Escaped Alone and What If If Only at the Royal Exchange Theatre
Kristy Stott, Theatre EditorThe Royal Exchange Theatre launches another lively spring season of performance with two incredible short plays by the legendary Caryl Churchill. Directed by Sarah Frankcom, Escaped Alone and What If If Only offer a brilliant and reflective evening of theatre.
Set in a suburban English garden, Escaped Alone focuses on four older women who share a summer of afternoons in the backyard. Alternating gossip with a set of monologues, and juxtaposing tea with catastrophe, this striking play explores themes of communication, politics, crisis and female endurance.
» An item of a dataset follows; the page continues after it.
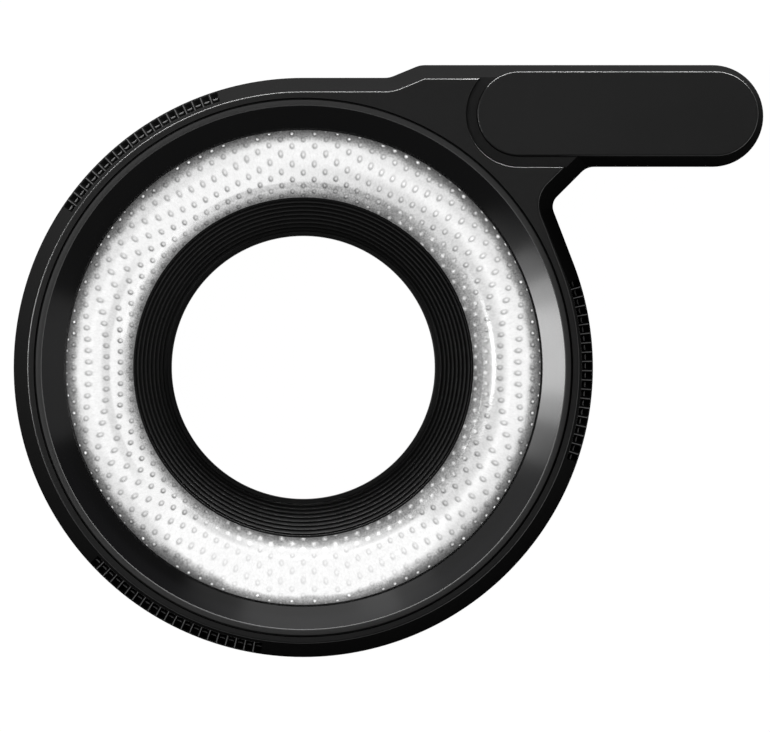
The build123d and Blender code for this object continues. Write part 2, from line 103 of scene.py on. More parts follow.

Most strikingly, this fascinating – and beautifully fractured – play places the secret selves of four older women front and centre.
What If If Only is a 20-minute meditation on grief, loss and the multiverse. The play centres around a character whose partner has died. Sitting at a table, they are visited by ghosts who present alternative biographies. Sharp, sensitive and fully charged, this show packs a punch in such a short time frame.
Of this powerful double bill, Sarah Frankcom, told us, “I’m thrilled to be stepping into the worlds of these extraordinary plays in which Churchill so brilliantly explodes the domestic and the apocalyptic. It shouldn’t feel radical to put female characters over seventy years old centre stage but it still does. Churchill’s Escaped Alone celebrates the emotional and intellectual dexterity that only older actresses can bring to live performance. What If If Only is epic in its ideas and audaciously distilled in its form – a brilliant challenge for any director.”
The Royal Exchange Theatre’s Spring Season – of female-driven stories and British theatre masterpieces – continues with Mike Leigh’s iconic contemporary classic, Abigail’s Party, with director Natalie Abrahami making her Exchange debut – we can’t wait.